# winterising a 2005 autocruise starfire



## olympus (Jul 26, 2010)

Hello all, Yes i know its still summer? but if you motorhome folks will just polar bear with me for a mo. Having just bought a starfire i was considering what it would take to make it a little more snug in the winter. 
I was wondering if folks lag the water tank which is underslung and what else would be reasonable. In an earlier life i was a caravaner and I did not have to do much to keep the van warm. Does the drivers cab have much detrimental effect? 
All replies would be much appreciated, Olympus.


----------



## andyangyh (May 1, 2005)

olympus said:


> Hello all, Yes i know its still summer? but if you motorhome folks will just polar bear with me for a mo. Having just bought a starfire i was considering what it would take to make it a little more snug in the winter.
> I was wondering if folks lag the water tank which is underslung and what else would be reasonable. In an earlier life i was a caravaner and I did not have to do much to keep the van warm. Does the drivers cab have much detrimental effect?
> All replies would be much appreciated, Olympus.


We've got a slightly older Starfire and the freshwater tank is inboard (in the base of the wardrobe). If yours is there then that is one worry taken care of. Yes,the cab does have a detrimental effect as a LOT of heat goes out through the large expanse of single-glazed windscreen, door windows etc. so a set of insulated screens - Silver Screens or similar (Taylor Made do good ones too) would be the most effective modification here. Outside ones give the most insulation while inside ones mean you don't have to pack away wet screens in the morning. Remember to close all face level vents in the dashboard as it is amazing how much of a draught can whistle through here. Taylor Made do a slightly longer screen cover that covers the grille at the top of the bonnet to prevent those irritating draughts.

After that it depends on just what sort of conditions your are going to be camping in. If you want to go skiing in the Alps I'd suggest you need to trade the Starfire in for a Hymer - the Germans take the word "winterised" VERY seriously. If you are just wanting to stay warm in a British Autumn then the relatively small living space in a Starfire is easy to heat. Leave your waste tap open (with a suitable receptacle under it) so any grey water isn't sitting in the tank to freeze but remember to put the plugs in the shower tray and sinks to avoid any draught that might find its way up there.

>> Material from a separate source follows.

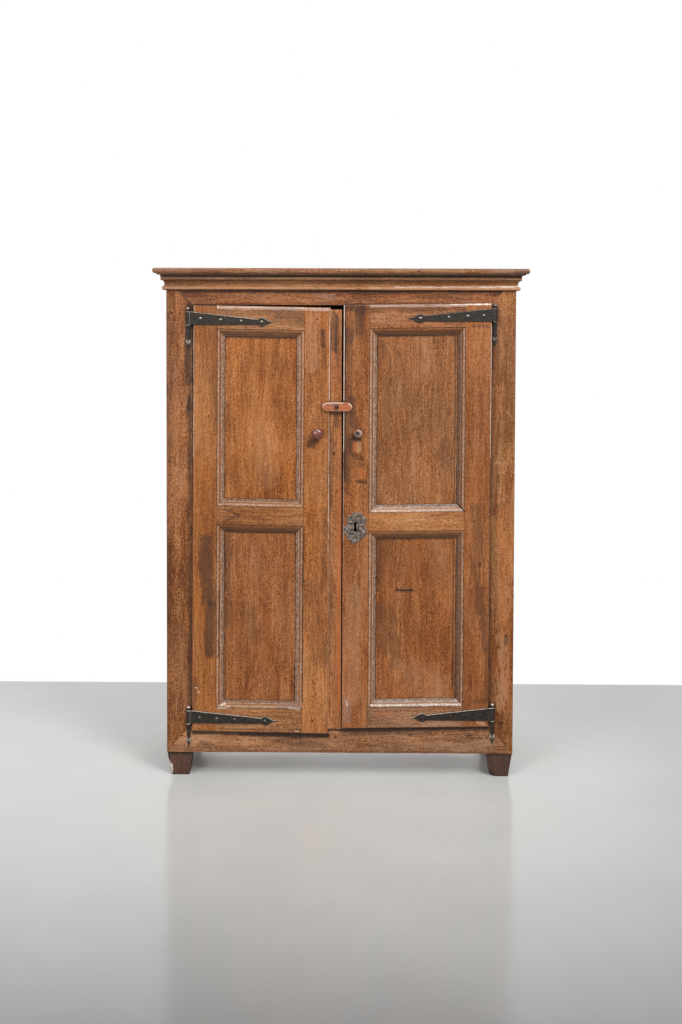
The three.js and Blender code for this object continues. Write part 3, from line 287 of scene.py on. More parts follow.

Buy a thick duvet and get either a plump wife or a hairy dog (or both) for extra warmth.


----------



## Caggsie (Aug 19, 2008)

We have a relatively well insulated MH, with inboard water tank, so have no worries with water freezing. As previous post we have screen cover, the long line one which is great for preventing condensation and keeping in the heat during the depths of winter. We tend not to use the van with snow on the ground which tends to be Jan & feb. We leave our waste tank open. In addition to on board heating, particularly when on leccy take a small radiator. This was about £19.00. This we leave onall the time as the on board heating is too fierce at night. This the dogs love and huddle around whilst were under our duvets. It gives some background heat, but won't heat the van fully, keeps the chill off without drying your nose out.


----------



## Techno100 (May 8, 2010)

If you have eberspacher don't be scared to use it! certainly cheaper than gas users who don't have gaslow.
Plus 1 for oil filled rad when on hook up Deffo! and diesel heating too if needed.


----------